# start of SUPPLIED INFORMATION

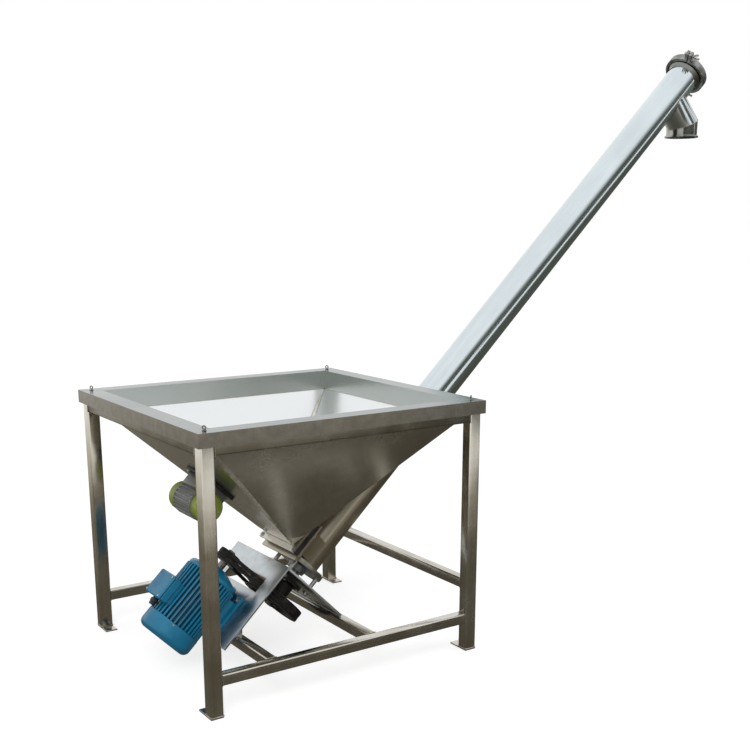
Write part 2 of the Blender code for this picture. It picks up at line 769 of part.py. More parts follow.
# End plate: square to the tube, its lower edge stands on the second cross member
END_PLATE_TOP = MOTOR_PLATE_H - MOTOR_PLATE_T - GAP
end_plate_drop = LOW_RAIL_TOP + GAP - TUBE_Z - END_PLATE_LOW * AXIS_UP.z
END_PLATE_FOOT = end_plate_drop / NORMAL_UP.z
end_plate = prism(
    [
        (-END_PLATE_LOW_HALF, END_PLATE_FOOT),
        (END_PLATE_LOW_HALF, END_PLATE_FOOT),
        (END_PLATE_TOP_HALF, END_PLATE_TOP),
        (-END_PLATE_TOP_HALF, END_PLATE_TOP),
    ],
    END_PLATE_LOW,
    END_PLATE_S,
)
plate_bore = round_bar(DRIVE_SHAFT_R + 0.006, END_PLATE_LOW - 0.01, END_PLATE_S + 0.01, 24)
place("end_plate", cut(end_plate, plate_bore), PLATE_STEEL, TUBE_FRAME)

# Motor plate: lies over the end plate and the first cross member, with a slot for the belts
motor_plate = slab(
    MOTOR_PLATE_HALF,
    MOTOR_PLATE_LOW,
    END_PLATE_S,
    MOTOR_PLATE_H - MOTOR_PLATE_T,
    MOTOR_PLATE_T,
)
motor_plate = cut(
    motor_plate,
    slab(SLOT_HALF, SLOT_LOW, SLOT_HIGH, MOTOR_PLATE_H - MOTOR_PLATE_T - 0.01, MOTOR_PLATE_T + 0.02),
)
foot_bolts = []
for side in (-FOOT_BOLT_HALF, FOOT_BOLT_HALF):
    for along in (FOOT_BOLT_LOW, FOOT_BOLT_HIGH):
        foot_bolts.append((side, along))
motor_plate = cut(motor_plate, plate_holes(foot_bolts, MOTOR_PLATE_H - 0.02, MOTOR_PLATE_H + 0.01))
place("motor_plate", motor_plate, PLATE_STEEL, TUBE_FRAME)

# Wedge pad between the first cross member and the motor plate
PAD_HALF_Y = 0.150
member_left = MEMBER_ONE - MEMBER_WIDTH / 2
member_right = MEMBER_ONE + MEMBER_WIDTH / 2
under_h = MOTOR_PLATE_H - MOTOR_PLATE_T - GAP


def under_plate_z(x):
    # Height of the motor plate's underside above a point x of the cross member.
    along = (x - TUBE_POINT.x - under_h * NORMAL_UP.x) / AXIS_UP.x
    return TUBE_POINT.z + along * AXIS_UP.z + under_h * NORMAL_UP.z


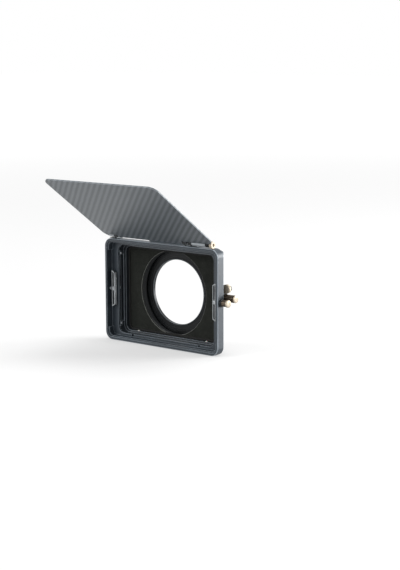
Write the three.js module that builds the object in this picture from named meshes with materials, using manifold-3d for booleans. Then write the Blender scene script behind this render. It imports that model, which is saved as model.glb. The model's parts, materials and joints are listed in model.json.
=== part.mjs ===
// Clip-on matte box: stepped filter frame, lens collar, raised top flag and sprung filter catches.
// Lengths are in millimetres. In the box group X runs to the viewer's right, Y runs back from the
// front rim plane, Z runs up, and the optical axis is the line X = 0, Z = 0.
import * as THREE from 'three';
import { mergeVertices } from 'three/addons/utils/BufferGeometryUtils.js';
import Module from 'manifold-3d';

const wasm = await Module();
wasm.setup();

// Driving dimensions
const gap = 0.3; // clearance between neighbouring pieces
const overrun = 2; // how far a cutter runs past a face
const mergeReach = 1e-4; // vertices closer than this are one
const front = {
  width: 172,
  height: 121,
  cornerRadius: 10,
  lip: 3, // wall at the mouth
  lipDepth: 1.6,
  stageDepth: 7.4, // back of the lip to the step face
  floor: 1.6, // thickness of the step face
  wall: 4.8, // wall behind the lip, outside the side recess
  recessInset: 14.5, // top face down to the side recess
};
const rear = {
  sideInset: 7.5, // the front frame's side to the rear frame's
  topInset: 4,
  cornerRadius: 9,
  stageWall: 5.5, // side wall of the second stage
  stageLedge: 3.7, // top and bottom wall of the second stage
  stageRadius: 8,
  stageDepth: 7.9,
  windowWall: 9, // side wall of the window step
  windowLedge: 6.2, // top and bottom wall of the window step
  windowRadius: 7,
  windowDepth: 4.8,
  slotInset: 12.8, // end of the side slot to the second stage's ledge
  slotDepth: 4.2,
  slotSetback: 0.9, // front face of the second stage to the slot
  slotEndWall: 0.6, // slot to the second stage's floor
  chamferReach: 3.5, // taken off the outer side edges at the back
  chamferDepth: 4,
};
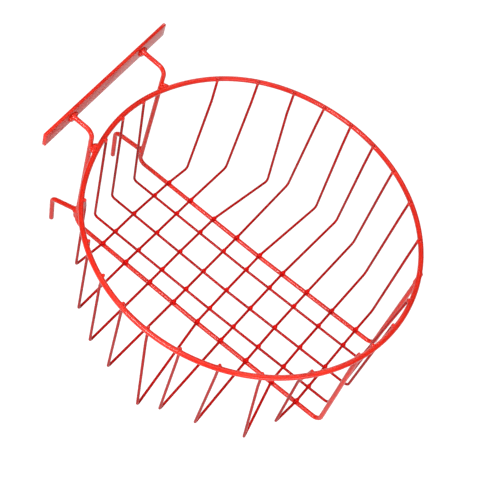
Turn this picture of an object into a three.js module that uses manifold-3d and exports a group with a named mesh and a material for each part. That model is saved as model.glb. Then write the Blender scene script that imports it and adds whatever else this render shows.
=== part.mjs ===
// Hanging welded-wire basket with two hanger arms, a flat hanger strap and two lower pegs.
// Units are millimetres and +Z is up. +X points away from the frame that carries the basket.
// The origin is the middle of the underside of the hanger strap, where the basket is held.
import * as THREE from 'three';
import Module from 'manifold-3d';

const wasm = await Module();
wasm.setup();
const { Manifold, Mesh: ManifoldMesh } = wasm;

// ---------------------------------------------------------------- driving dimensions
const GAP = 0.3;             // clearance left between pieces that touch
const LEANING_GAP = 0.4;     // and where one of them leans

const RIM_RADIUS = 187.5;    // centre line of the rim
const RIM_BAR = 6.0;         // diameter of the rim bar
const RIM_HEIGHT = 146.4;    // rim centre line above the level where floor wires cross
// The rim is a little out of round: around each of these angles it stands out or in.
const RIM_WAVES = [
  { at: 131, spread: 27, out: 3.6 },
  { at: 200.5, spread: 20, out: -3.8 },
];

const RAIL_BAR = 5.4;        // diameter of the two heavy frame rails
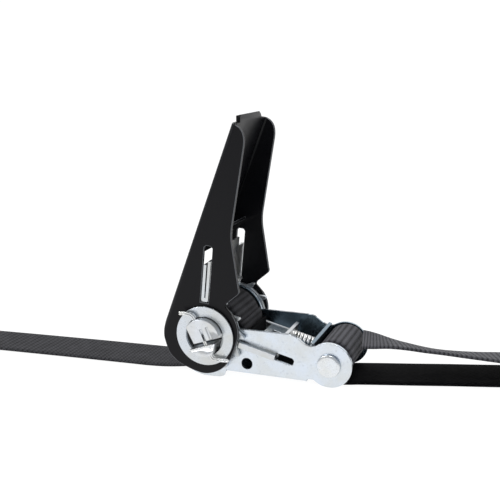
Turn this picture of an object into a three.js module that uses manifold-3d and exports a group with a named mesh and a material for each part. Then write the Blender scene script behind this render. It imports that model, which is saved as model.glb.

# end of SUPPLIED INFORMATION

* **TASK DIRECTIONS**
From the records above, extract every line exactly as it stands.

* **WRITTEN ANSWER**
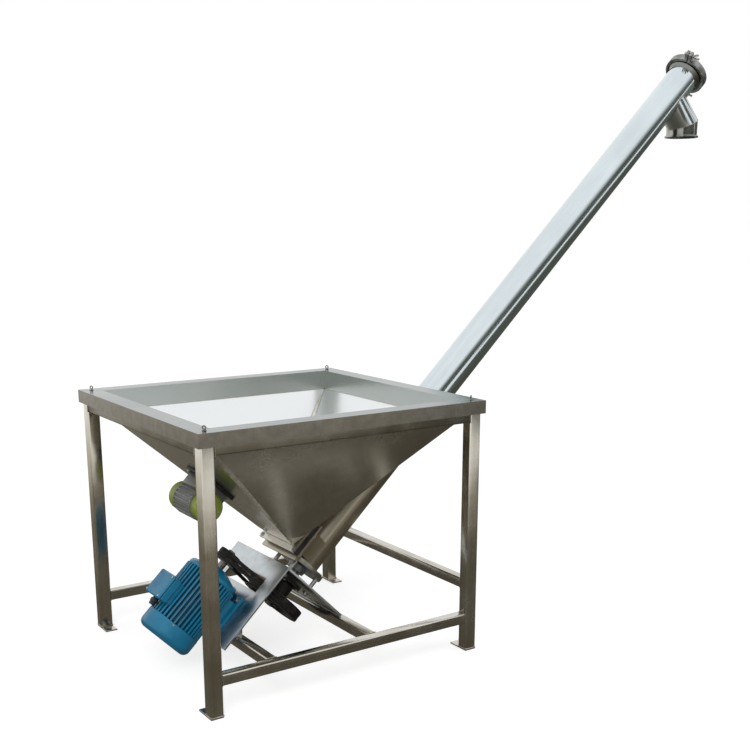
Write part 2 of the Blender code for this picture. It picks up at line 769 of part.py. More parts follow.
# End plate: square to the tube, its lower edge stands on the second cross member
END_PLATE_TOP = MOTOR_PLATE_H - MOTOR_PLATE_T - GAP
end_plate_drop = LOW_RAIL_TOP + GAP - TUBE_Z - END_PLATE_LOW * AXIS_UP.z
END_PLATE_FOOT = end_plate_drop / NORMAL_UP.z
end_plate = prism(
    [
        (-END_PLATE_LOW_HALF, END_PLATE_FOOT),
        (END_PLATE_LOW_HALF, END_PLATE_FOOT),
        (END_PLATE_TOP_HALF, END_PLATE_TOP),
        (-END_PLATE_TOP_HALF, END_PLATE_TOP),
    ],
    END_PLATE_LOW,
    END_PLATE_S,
)
plate_bore = round_bar(DRIVE_SHAFT_R + 0.006, END_PLATE_LOW - 0.01, END_PLATE_S + 0.01, 24)
place("end_plate", cut(end_plate, plate_bore), PLATE_STEEL, TUBE_FRAME)

# Motor plate: lies over the end plate and the first cross member, with a slot for the belts
motor_plate = slab(
    MOTOR_PLATE_HALF,
    MOTOR_PLATE_LOW,
    END_PLATE_S,
    MOTOR_PLATE_H - MOTOR_PLATE_T,
    MOTOR_PLATE_T,
)
motor_plate = cut(
    motor_plate,
    slab(SLOT_HALF, SLOT_LOW, SLOT_HIGH, MOTOR_PLATE_H - MOTOR_PLATE_T - 0.01, MOTOR_PLATE_T + 0.02),
)
foot_bolts = []
for side in (-FOOT_BOLT_HALF, FOOT_BOLT_HALF):
    for along in (FOOT_BOLT_LOW, FOOT_BOLT_HIGH):
        foot_bolts.append((side, along))
motor_plate = cut(motor_plate, plate_holes(foot_bolts, MOTOR_PLATE_H - 0.02, MOTOR_PLATE_H + 0.01))
place("motor_plate", motor_plate, PLATE_STEEL, TUBE_FRAME)

# Wedge pad between the first cross member and the motor plate
PAD_HALF_Y = 0.150
member_left = MEMBER_ONE - MEMBER_WIDTH / 2
member_right = MEMBER_ONE + MEMBER_WIDTH / 2
under_h = MOTOR_PLATE_H - MOTOR_PLATE_T - GAP


def under_plate_z(x):
    # Height of the motor plate's underside above a point x of the cross member.
    along = (x - TUBE_POINT.x - under_h * NORMAL_UP.x) / AXIS_UP.x
    return TUBE_POINT.z + along * AXIS_UP.z + under_h * NORMAL_UP.z


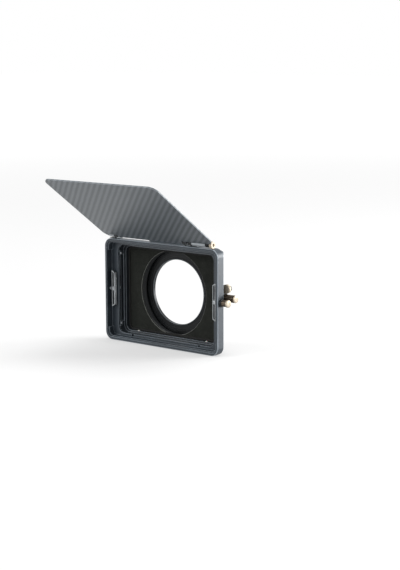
Write the three.js module that builds the object in this picture from named meshes with materials, using manifold-3d for booleans. Then write the Blender scene script behind this render. It imports that model, which is saved as model.glb. The model's parts, materials and joints are listed in model.json.
=== part.mjs ===
// Clip-on matte box: stepped filter frame, lens collar, raised top flag and sprung filter catches.
// Lengths are in millimetres. In the box group X runs to the viewer's right, Y runs back from the
// front rim plane, Z runs up, and the optical axis is the line X = 0, Z = 0.
import * as THREE from 'three';
import { mergeVertices } from 'three/addons/utils/BufferGeometryUtils.js';
import Module from 'manifold-3d';

const wasm = await Module();
wasm.setup();

// Driving dimensions
const gap = 0.3; // clearance between neighbouring pieces
const overrun = 2; // how far a cutter runs past a face
const mergeReach = 1e-4; // vertices closer than this are one
const front = {
  width: 172,
  height: 121,
  cornerRadius: 10,
  lip: 3, // wall at the mouth
  lipDepth: 1.6,
  stageDepth: 7.4, // back of the lip to the step face
  floor: 1.6, // thickness of the step face
  wall: 4.8, // wall behind the lip, outside the side recess
  recessInset: 14.5, // top face down to the side recess
};
const rear = {
  sideInset: 7.5, // the front frame's side to the rear frame's
  topInset: 4,
  cornerRadius: 9,
  stageWall: 5.5, // side wall of the second stage
  stageLedge: 3.7, // top and bottom wall of the second stage
  stageRadius: 8,
  stageDepth: 7.9,
  windowWall: 9, // side wall of the window step
  windowLedge: 6.2, // top and bottom wall of the window step
  windowRadius: 7,
  windowDepth: 4.8,
  slotInset: 12.8, // end of the side slot to the second stage's ledge
  slotDepth: 4.2,
  slotSetback: 0.9, // front face of the second stage to the slot
  slotEndWall: 0.6, // slot to the second stage's floor
  chamferReach: 3.5, // taken off the outer side edges at the back
  chamferDepth: 4,
};
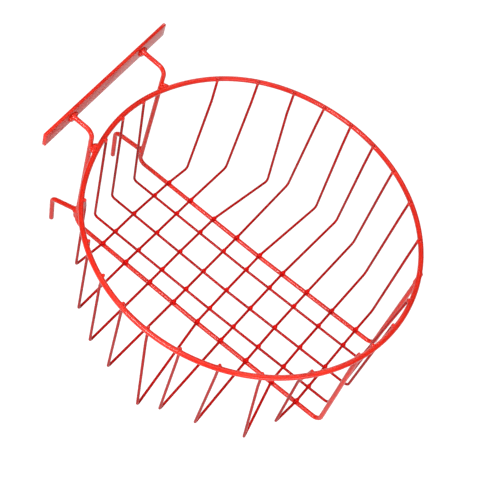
Turn this picture of an object into a three.js module that uses manifold-3d and exports a group with a named mesh and a material for each part. That model is saved as model.glb. Then write the Blender scene script that imports it and adds whatever else this render shows.
=== part.mjs ===
// Hanging welded-wire basket with two hanger arms, a flat hanger strap and two lower pegs.
// Units are millimetres and +Z is up. +X points away from the frame that carries the basket.
// The origin is the middle of the underside of the hanger strap, where the basket is held.
import * as THREE from 'three';
import Module from 'manifold-3d';

const wasm = await Module();
wasm.setup();
const { Manifold, Mesh: ManifoldMesh } = wasm;

// ---------------------------------------------------------------- driving dimensions
const GAP = 0.3;             // clearance left between pieces that touch
const LEANING_GAP = 0.4;     // and where one of them leans

const RIM_RADIUS = 187.5;    // centre line of the rim
const RIM_BAR = 6.0;         // diameter of the rim bar
const RIM_HEIGHT = 146.4;    // rim centre line above the level where floor wires cross
// The rim is a little out of round: around each of these angles it stands out or in.
const RIM_WAVES = [
  { at: 131, spread: 27, out: 3.6 },
  { at: 200.5, spread: 20, out: -3.8 },
];

const RAIL_BAR = 5.4;        // diameter of the two heavy frame rails
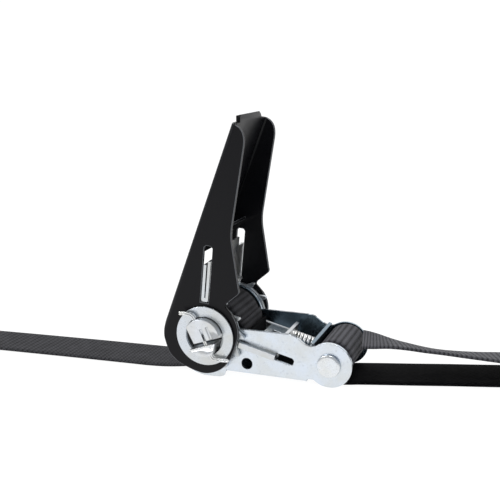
Turn this picture of an object into a three.js module that uses manifold-3d and exports a group with a named mesh and a material for each part. Then write the Blender scene script behind this render. It imports that model, which is saved as model.glb.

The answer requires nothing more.